Ma i nostri smartphone ci ascoltano davvero?

Cosa sappiamo sui telefoni cellulari in grado di ascoltare le nostre conversazioni

Innanzitutto bisognerebbe chiarire che, da un punto di vista tecnico, i nostri smartphone hanno la capacità di registrare, e al limite trascrivere (per conservarli o inoltrarli a terzi), i dialoghi a portata di intercettazione ambientale. Una dimostrazione? Le orecchie digitali devono essere per forza di cosa sempre aperte, altrimenti non sarebbe possibile attivare l’assistente digitale (Google Assistant, Alexa e Siri) pronunciando un paio di parole: come “Ehi Siri” oppure “Ok Google”.
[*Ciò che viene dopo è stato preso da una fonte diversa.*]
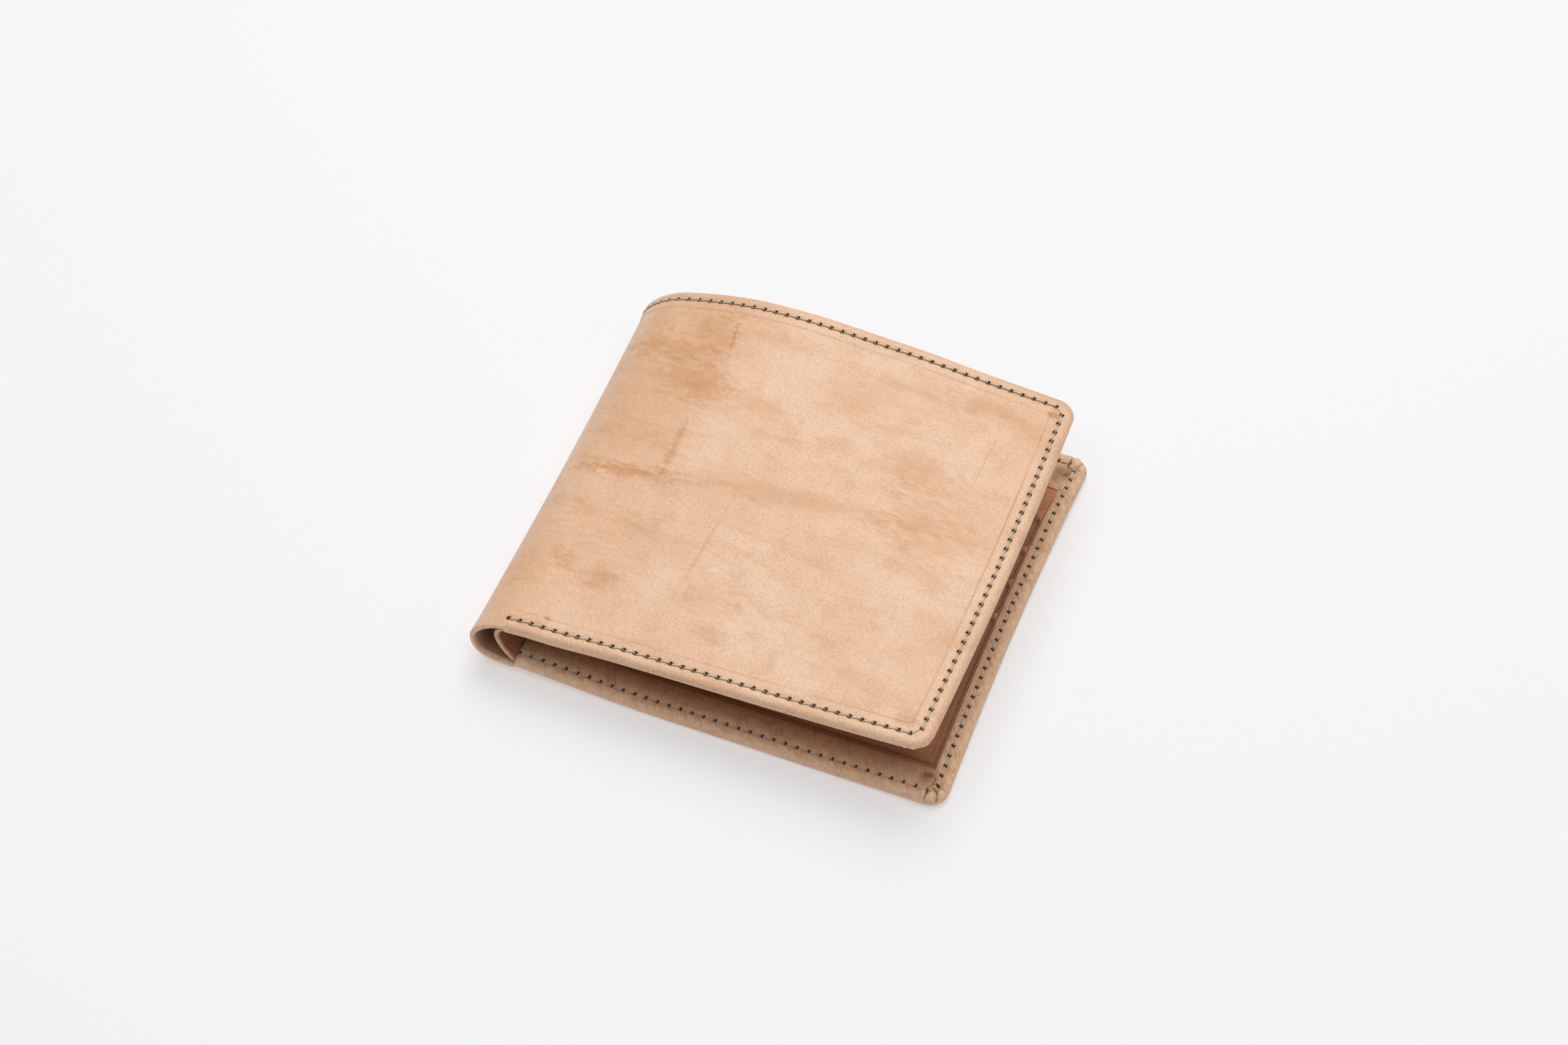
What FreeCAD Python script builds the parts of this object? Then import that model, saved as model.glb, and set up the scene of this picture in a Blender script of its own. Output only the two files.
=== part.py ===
import FreeCAD, Part
import math
import os

# Bifold wallet of undyed leather, closed and sprung a little open.
# The outer leather is folded once round a spine.  Its edges are turned in over the lining
# and the banknote divider and sewn down, and each half carries four stepped card slots.
# The fold bends along its whole length, so it is cut into three strips that turn on four
# hinges and open together.
# Millimetres.  +X runs from the spine to the free edges, +Y from the sewn bottom to the
# open top, +Z up from the table.  The origin is on the table, under the closed wallet's middle.

Vector = FreeCAD.Vector

# closed wallet
HEIGHT = 95.2            # bottom seam to open top
BACK_LENGTH = 95.3       # spine line to the free edge of the lower half
FRONT_LENGTH = 91.4      # the upper half reaches less far, because it goes round the fold
SPINE_BULGE = 8.7        # how far the fold stands out behind the spine line
CORNER_RADIUS = 4.2
SPINE_X = (SPINE_BULGE - BACK_LENGTH) / 2
BOTTOM_Y = -HEIGHT / 2

# leather layers, measured as depth below the outer face
OUTER = 1.1
LINING = (1.2, 1.5)
DIVIDER = (2.0, 2.6)
LIP = (2.7, 3.2)
TOP_LIP = (1.6, 2.0)
BACKING = (2.7, 3.0)
SLOT_START = 3.1
SLOT_THICK = 0.55
SLOT_PITCH = 0.65
EDGE_WALL = 0.9          # leather left standing where the outer turns over an edge

# turned edges
BOTTOM_LIP_WIDTH = 8.0
SIDE_LIP_WIDTH = 4.2
TOP_LIP_WIDTH = 10.3
LIP_START = 1.8          # distance from the spine line to the first turned leather
LAYER_GAP = 0.05         # left between a layer and the leather folded over it
EDGE_GAP = 0.1           # left between a layer's edge and the turn that covers it
DIVIDER_RADIUS = 1.0

# card slots
DIVIDER_TOP = 84.6
BACKING_TOP = 82.0
SLOT_TOPS = (76.4, 67.0, 57.6, 48.3)
SLOT_DEPTH = 48.0
SLOT_EAR = 9.0           # height of the full-width band at the head of a slot
SLOT_EAR_INSET = 4.0
SLOT_FLOOR = 8.3
SLOT_LEFT = 3.0
SLOT_RIGHT_MARGIN = 4.8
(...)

Tra la possibilità tecnica di ascoltare le conversazioni e la praticabilità legale di farlo però ce ne passa. La normativa a tutela della privacy degli utenti sul tema è molto chiara. Al punto che non sarebbe possibile per una grande azienda produttrice di telefonini (o operante i relativi sistemi operativi) utilizzare le informazioni ottenute con le registrazioni ambientali per fini pubblicitari.

Che poi aziende meno serie scelgano di praticare strade non consone alla legge, questo è sicuramente qualcosa di possibile sulla carta, ma che, appunto, sarebbe contro le attuali disposizioni normative in termini di tutela dell’utente finale (a tal proposito, Google ha già preso qualche iniziativa).

Altri modi di spiare gli utenti e gli scherzi dell’immaginazione

Un’altra possibilità da escludere è l’utilizzo un trojan, un software maligno creato appositamente per fare danno. Si tratta infatti di tecnologie disegnate per lo spionaggio, che, anche solo da un punto di vista della praticabilità economica, sarebbero troppo dispendiose da impiegare a meri fini pubblicitari.

Ciò che invece appare assai probabile è uno scherzo del nostro cervello. Ogni giorno discutiamo di tantissime cose e altrettante ne osserviamo sugli annunci pubblicitari online. Una corrispondenza tra ciò che abbiamo detto e ciò che poco dopo abbiamo trovato in un annuncio su Instagram è semplicemente nel novero delle possibilità: d’altra parte, sia le nostre conversazioni, sia la nostra cronologia delle ricerche ruotano intorno agli interessi personali.

E non può neanche essere escluso un fatto in realtà non casuale: che abbiamo cercato online qualcosa di cui dopo ci siamo trovati a parlare e che compare nelle sponsorizzazioni non per il secondo ma per il primo motivo, nonostante ci piaccia pensare che, appunto, il nostro telefono ci spii.

Sulla rete esisterebbero quindi rischi più concreti, verso i quali esitiamo a prendere precauzioni e che forse sarebbe il caso di confrontare, ad esempio con una VPN.